Prompt | Take from the listing each line that has the string "scene".

Dataset extract |
::::::::
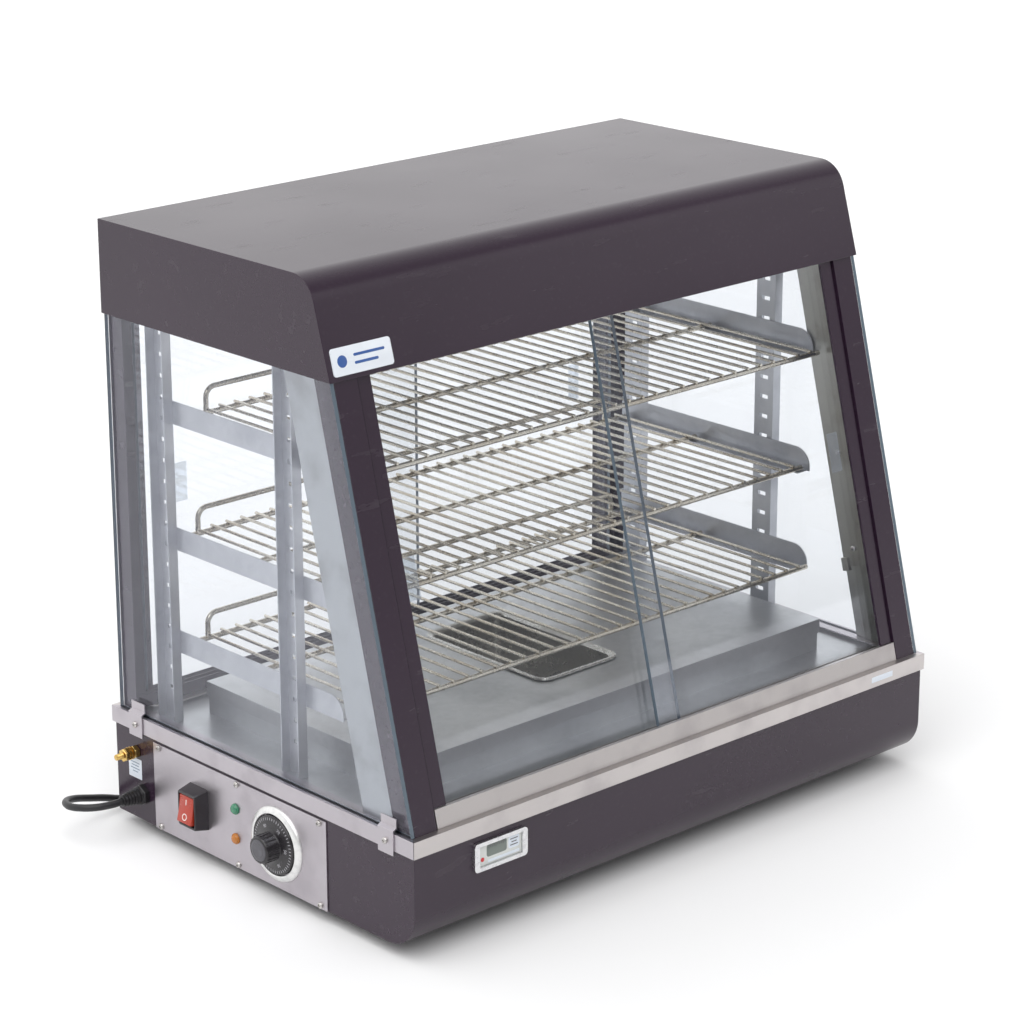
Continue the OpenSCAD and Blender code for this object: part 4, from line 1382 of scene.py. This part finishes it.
@dataclass
class Labels:
    """The small blank stickers on the side and on the belt."""

    def build(self, shop: Workshop) -> None:
        """Builds both stickers."""
        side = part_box("base_shell")[0].x
        at = Vector((side, 184 * MM, 62 * MM))
        paper = plate(20, 20, 0.2, 0.8, 0.05, "side_label")
        shop.mark("side_label", moved(paper, outward_left(at)), LABEL, "base_shell")
        rows = [
            moved(plate(0.9, wide, 0.1, 0.3, 0.02, "row"), shift(x, 0, 0.2))
            for x, wide in ((5.5, 14), (2.5, 11), (-0.5, 14), (-3.5, 8))
        ]
        lines = moved(joined(rows, "rows"), outward_left(at))
        shop.mark("side_label_lines", lines, LABEL_INK, "base_shell")
        low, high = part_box("belt_front")
        spot = Vector((high.x - 62 * MM, low.y, (low.z + high.z) / 2))
        strip = plate(30, 5.5, 0.2, 0.5, 0.05, "belt_label")
        shop.mark("belt_label", moved(strip, outward_front(spot)), LABEL, "belt_front")


@dataclass
class Supply:
    """The gland, the bonding stud, and the lead with its coil, tie and plug."""

    diameter: float = 7.0
    length: float = 1.30
    coil_outer: float = 42.0
    coil_inner: float = 35.0

    def build(self, shop: Workshop) -> None:
        """Builds the plug, the coil's tie and the gland, then the lead and the bonding stud."""
        plug = self._plug(shop)
        tie = self._tie(shop)
        gland = self._gland(shop)
        self._lead(shop)
        self._bonding_stud(shop)

    def _exit(self) -> Vector:
        """Where the lead leaves the gland."""
        low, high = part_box("cord_gland")
        return beside(low.x, low, high)

    def _route(self) -> list[Vector]:
        """The lead's points in millimetres from its exit, up to its coil."""
        table = self.diameter / 2 - self._exit().z / MM
        return [Vector(p) for p in (
            (0, 0, 0), (-10, 0, 0), (-24, 4, 0), (-34, 14, -1), (-38, 28, -3), (-34, 42, -5),
            (-24, 52, -8), (-10, 57, -12), (6, 59, -17), (23, 60, -22), (40, 61, -28),
            (57, 62, table + 3), (74, 63, table + 0.5), (92, 65, table), (114, 68, table),
            (137, 70, table), (160, 71, table + 0.5), (184, 71, table + 1),
        )]

    def _tail(self) -> list[Vector]:
        """The lead's points in millimetres from its exit, from its coil to its plug."""
        table = self.diameter / 2 - self._exit().z / MM
        return [Vector(p) for p in (
            (184, 71, table + 8), (199, 71, table + 8), (213, 72, table + 8.5), (226, 74, table + 9),
            (240, 76, table + 9.5),
        )]

    def _coil(self) -> list[Vector]:
        """Four turns in two layers, in millimetres from the exit."""
        start = self._route()[-1]
        centre = Vector((start.x, start.y + self.coil_outer, 0))
        points = []
        steps = 36
        for k in range(1, 4 * steps):
            turn = k / steps
            inward = ease_between(turn, 0.55, 1.0) - ease_between(turn, 3.0, 3.45)
            radius = self.coil_outer - (self.coil_outer - self.coil_inner) * inward
            height = start.z + self.diameter * ease_between(turn, 1.55, 2.0)
            angle = 2 * math.pi * turn - math.pi / 2
            points.append(centre + Vector((radius * math.cos(angle), radius * math.sin(angle), height)))
        return points

    def _lead(self, shop: Workshop) -> None:
        """The lead itself: down from the gland, round behind the case and into a tied coil."""
        exit_point = self._exit()
        start, tail = smooth_line(self._route(), 6), smooth_line(self._tail(), 6)
        line = [*start[:-1], self._route()[-1], *self._coil(), *tail]
        path = [exit_point + point * MM for point in line]
        real = sum((b - a).length for a, b in zip(path, path[1:]))
        mesh = tube(path, self.diameter / 2 * MM, "mains_lead")
        lead = shop.add("mains_lead", mesh, JACKET, "cord")
        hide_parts("cord_coil")
        LOG.info("lead is %.3f m long", real)

    def _tie(self, shop: Workshop) -> bpy.types.Object:
        """A flat band round the coil's back."""
        low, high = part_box("cord_coil")
        middle = (low + high) / 2
        thick, high_side = 0.7, high.z - low.z + 0.6 * MM
        centre = Vector((middle.x, high.y - 7 * MM, (low.z + high.z) / 2))
        shape = bmesh.new()
        rings = []
        for x in (-2.5, 2.5):
            for grow in (0.0, thick):
                outline = rounded_outline(14.4 + 2 * grow, high_side / MM + 2 * grow - 0.4, 2.0 + grow, 4)
                rings.append([shape.verts.new(centre + Vector((x, y, z)) * MM) for y, z in outline])
        order = (0, 1, 3, 2, 0)
        for a, b in zip(order, order[1:]):
            for k in range(len(rings[0])):
                m = (k + 1) % len(rings[0])
                shape.faces.new((rings[a][k], rings[a][m], rings[b][m], rings[b][k]))
        bmesh.ops.recalc_face_normals(shape, faces=shape.faces)
        return shop.mark("coil_tie", finished(shape, "coil_tie"), GLAND, "cord_coil")

    def _gland(self, shop: Workshop) -> bpy.types.Object:
        """A hexagon nut with a ribbed, tapered strain relief."""
        low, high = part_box("cord_gland")
        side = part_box("base_shell")[0].x
        at = beside(side, low, high)
        out = (side - low.x) / MM
        nut = lathe([(0, 0), (10.3, 0), (10.4, 0.5), (10.4, 5.2), (9.8, 5.9), (0, 5.9)], "nut", 6)
        profile = [(0, -4.0), (6.9, -4.0), (6.9, 0.2), (8.4, 0.2), (8.4, 6.4)]
        ribs = 6
        for k in range(ribs):
            start = 6.6 + k * (out - 7.4) / ribs
            wide = 8.3 - 2.7 * k / ribs
            profile += [(wide, start), (wide - 0.2, start + 1.7)]
            profile += [(wide - 1.1, start + 2.0), (wide - 1.1, start + 2.7)]
        profile += [(5.4, out - 0.4), (5.0, out), (0, out)]
        mesh = joined([nut, lathe(profile, "relief", 40)], "lead_gland")
        return shop.add("lead_gland", moved(mesh, outward_left(at)), GLAND, "cord_gland")

    def _plug(self, shop: Workshop) -> bpy.types.Object:
        """A moulded plug with grip ribs, two flat blades and a round earth pin."""
        low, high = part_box("plug")
        foot = beside(low.x, low, high)
        place = Matrix.Translation(foot) @ Matrix.Rotation(math.pi / 2, 4, "Y")
        profile = [(0, 0), (4.6, 0), (4.9, 0.4)]
        for k in range(5):
            start, wide = 2.0 + 3.0 * k, 5.2 + 0.42 * k
            profile += [(wide, start), (wide + 0.1, start + 1.5)]
            profile += [(wide - 0.6, start + 1.8), (wide - 0.5, start + 2.7)]
        profile += [
            (7.4, 17.8), (11.6, 18.4), (12.6, 19.4), (12.95, 21.0), (12.95, 35.5), (12.4, 37.2),
            (11.2, 38.0), (0, 38.0),
        ]
        body = moved(lathe(profile, "plug_body", 48), place)
        piece = shop.add("plug_moulding", body, JACKET, "plug")
        blades = [
            moved(plate(6.4, 1.5, 15.8, 0.5, 0.3, "blade"), shift(-2.8, y, 38))
            for y in (-6.3, 6.3)
        ]
        pin = lathe([(0, 38), (2.4, 38), (2.4, 54), (1.8, 55.6), (0.8, 56), (0, 56)], "pin", 24)
        contacts = moved(joined([*blades, moved(pin, shift(6))], "plug_blades"), place)
        metal = shop.mark("plug_blades", contacts, BRASS, "plug")
        metal.parent = piece
        metal.matrix_parent_inverse = piece.matrix_world.inverted()
        return piece

    def _bonding_stud(self, shop: Workshop) -> None:
        """A threaded brass stud with two hexagon nuts and washers."""
        low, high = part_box("bonding_terminal")
        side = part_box("base_shell")[0].x
        at = beside(side, low, high)
        top = (side - low.x) / MM
        thread = [(0, -8.0), (2.9, -8.0)]
        turns = int((top + 7) / 1.0)
        for k in range(turns):
            thread += [(2.95, -7.6 + k), (2.5, -7.1 + k)]
        thread += [(2.9, top - 0.5), (2.4, top), (0, top)]
        stud = [lathe(thread, "stud", 24)]
        for foot in (0.4, 11.1):
            nut = [
                (3.0, foot), (6.0, foot), (6.4, foot + 0.5), (6.4, foot + 5.3), (5.9, foot + 5.8),
                (3.0, foot + 5.8), (3.0, foot),
            ]
            stud.append(lathe(nut, "nut", 6))
        for foot in (6.5, 9.6):
            washer = [(3.0, foot), (6.2, foot), (6.2, foot + 1.0), (3.0, foot + 1.0), (3.0, foot)]
            stud.append(lathe(washer, "washer", 32))
        mesh = moved(joined(stud, "bonding_stud"), outward_left(at))
        shop.add("bonding_stud", mesh, BRASS, "bonding_terminal")


def ease_between(value: float, low: float, high: float) -> float:
    """0 below low, 1 above high, and a smooth rise between them."""
    share = min(max((value - low) / (high - low), 0.0), 1.0)
    return share * share * (3 - 2 * share)


def smooth_line(points: Sequence[Vector], steps: int) -> list[Vector]:
    """A Catmull-Rom line through the points, with this many steps between two of them."""
    line = []
    last = len(points) - 1
    for k in range(last):
        before, start, end, after = (points[min(max(k + d, 0), last)] for d in (-1, 0, 1, 2))
        for s in range(steps):
            t = s / steps
            line.append(0.5 * (
                2 * start + (end - before) * t + (2 * before - 5 * start + 4 * end - after) * t ** 2
                + (3 * start - before - 3 * end + after) * t ** 3
            ))
    return [*line, points[-1]]


# ---------- studio ----------


@dataclass
class Studio:
    """Plain pale floor, soft lamps and the camera."""

    azimuth: float = -41.385
    elevation: float = 17.653
    roll: float = -0.55
    position: Point = (-1.9428, -2.0757, 1.2230)
    lens: float = 112.1
    shift: tuple[float, float] = (0.0762, -0.0332)
    floor_half: float = 40.0
    front_light: float = 0.38
    back_light: float = 1.25

    def build(self) -> None:
        """Sets the stage."""
        self._camera()
        self._floor()
        self._world()
        self._sun()
        self._lamp("fill softbox", (2.8, -2.4, 2.0), 2.2, 10.0)

    @staticmethod
    def _sun() -> None:
        """A broad soft light from the upper left, which lights the whole floor evenly."""
        data = bpy.data.lights.new("broad light", "SUN")
        data.energy = 2.0
        data.angle = math.radians(70)
        lamp = bpy.data.objects.new("broad light", data)
        lamp.rotation_euler = Vector((0.45, 0.35, -1.0)).to_track_quat("-Z", "Y").to_euler()
        bpy.context.scene.collection.objects.link(lamp)

    def _camera(self) -> None:
        """The camera, turned by its azimuth, elevation and roll."""
        a, e, r = (math.radians(v) for v in (self.azimuth, self.elevation, self.roll))
        back = Vector((math.sin(a) * math.cos(e), -math.cos(a) * math.cos(e), math.sin(e)))
        level = Vector((math.cos(a), math.sin(a), 0.0))
        upward = back.cross(level)
        right = level * math.cos(r) + upward * math.sin(r)
        above = upward * math.cos(r) - level * math.sin(r)
        data = bpy.data.cameras.new("camera")
        data.lens = self.lens
        data.shift_x, data.shift_y = self.shift
        data.clip_end = 200.0
        camera = bpy.data.objects.new("camera", data)
        axes = Matrix((right, above, back)).transposed().to_4x4()
        camera.matrix_world = Matrix.Translation(self.position) @ axes
        bpy.context.scene.collection.objects.link(camera)
        bpy.context.scene.camera = camera

    def _floor(self) -> None:
        """A wide pale floor."""
        shape = bmesh.new()
        bmesh.ops.create_grid(shape, x_segments=1, y_segments=1, size=self.floor_half)
        mesh = finished(shape, "studio_floor")
        graph = Graph("studio floor")
        shade = graph.noise(0.8, 2.0)
        colour = graph.mix(shade, (0.90, 0.90, 0.90), (0.88, 0.88, 0.885))
        mesh.materials.append(graph.close(graph.surface({"Base Color": colour, "Roughness": 0.85})))
        floor = bpy.data.objects.new("studio_floor", mesh)
        bpy.context.scene.collection.objects.link(floor)

    def _world(self) -> None:
        """A white surround, brighter behind the case than in front of it."""
        world = bpy.data.worlds.new("studio")
        world.use_nodes = True
        tree = NodeTree(world.node_tree)
        background = world.node_tree.nodes["Background"]
        background.inputs["Color"].default_value = (1.0, 1.0, 1.0, 1.0)
        direction = tree.node("ShaderNodeTexCoord").outputs["Generated"]
        backward = tree.node("ShaderNodeSeparateXYZ", None, {0: direction}).outputs["Y"]
        strength = tree.node("ShaderNodeMapRange", None, {
            "Value": backward,
            "From Min": -0.3,
            "From Max": 0.6,
            "To Min": self.front_light,
            "To Max": self.back_light,
        })
        tree.feed(background.inputs["Strength"], strength.outputs["Result"])
        bpy.context.scene.world = world

    @staticmethod
    def _lamp(name: str, at: Point, size: float, power: float) -> None:
        """A square softbox aimed at the case.

        Args:
            name: Its name.
            at: Where it stands.
            size: Its side in metres.
            power: Its power in watts.
        """
        data = bpy.data.lights.new(name, "AREA")
        data.size = size
        data.energy = power
        lamp = bpy.data.objects.new(name, data)
        aim = (Vector((0.0, 0.0, 0.3)) - Vector(at)).to_track_quat("-Z", "Y")
        lamp.matrix_world = Matrix.Translation(at) @ aim.to_matrix().to_4x4()
        bpy.context.scene.collection.objects.link(lamp)


def main() -> None:
    """Builds the case round its frame, in order."""
    logging.basicConfig(level=logging.INFO, format="%(message)s")
    bpy.context.scene.view_settings.view_transform = "Standard"
    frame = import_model()
    shop = Workshop(frame)
    Studio().build()
    assemblies = (
        Supply(), Base(), Cabinet(), Rack(), Canopy(), Glazing(), Fasteners(), Controls(), Labels(),
    )
    for assembly in assemblies:
        LOG.info("building %s", type(assembly).__name__)
        assembly.build(shop)


if __name__ == "__main__":
    main()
::::::::
Answer to this problem |
Continue the OpenSCAD and Blender code for this object: part 4, from line 1382 of scene.py. This part finishes it.
        bpy.context.scene.collection.objects.link(lamp)
        bpy.context.scene.collection.objects.link(camera)
        bpy.context.scene.camera = camera
        bpy.context.scene.collection.objects.link(floor)
        bpy.context.scene.world = world
        bpy.context.scene.collection.objects.link(lamp)
    bpy.context.scene.view_settings.view_transform = "Standard"